The methods disclosed herein comprise one or more actions for achieving the methods. The method actions may be interchanged with one another without departing from the scope of the claims. In other words, unless a specific order of actions is specified, the order and/or use of specific actions may be modified without departing from the scope of the claims. Further, the various operations of methods described above may be performed by any suitable means capable of performing the corresponding functions. The means may include various hardware and/or software component(s) and/or module(s), including, but not limited to a circuit, an application specific integrated circuit (ASIC), or processor. Software shall be construed broadly to mean instructions, instruction sets, code, code segments, program code, programs, subprograms, software modules, applications, software applications, software packages, routines, subroutines, objects, executables, threads of execution, procedures, or functions, whether referred to as software, firmware, middleware, microcode, hardware description language, or otherwise.

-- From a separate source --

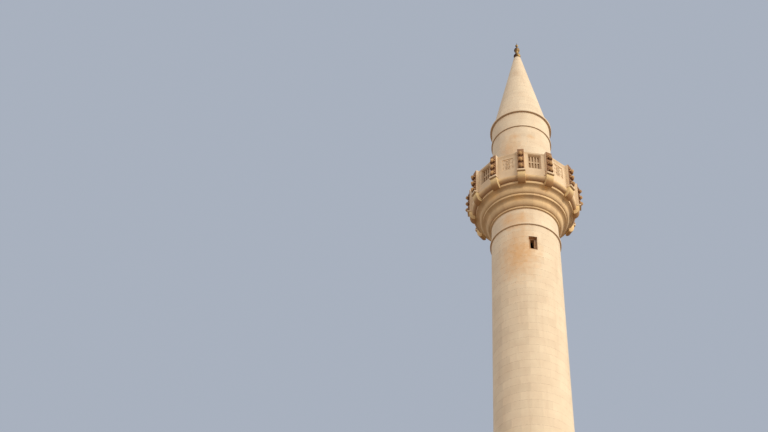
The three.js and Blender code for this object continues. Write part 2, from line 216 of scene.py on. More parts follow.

The following claims are not intended to be limited to the aspects shown herein, but are to be accorded the full scope consistent with the language of the claims. Within a claim, reference to an element in the singular is not intended to mean “one and only one” unless specifically so stated, but rather “one or more.” Unless specifically stated otherwise, the term “some” refers to one or more. No claim element is to be construed under the provisions of 35 U.S.C. § 112(f) unless the element is expressly recited using the phrase “means for”. All structural and functional equivalents to the elements of the various aspects described throughout this disclosure that are known or later come to be known to those of ordinary skill in the art are expressly incorporated herein by reference and are intended to be encompassed by the claims. Moreover, nothing disclosed herein is intended to be dedicated to the public regardless of whether such disclosure is explicitly recited in the claims.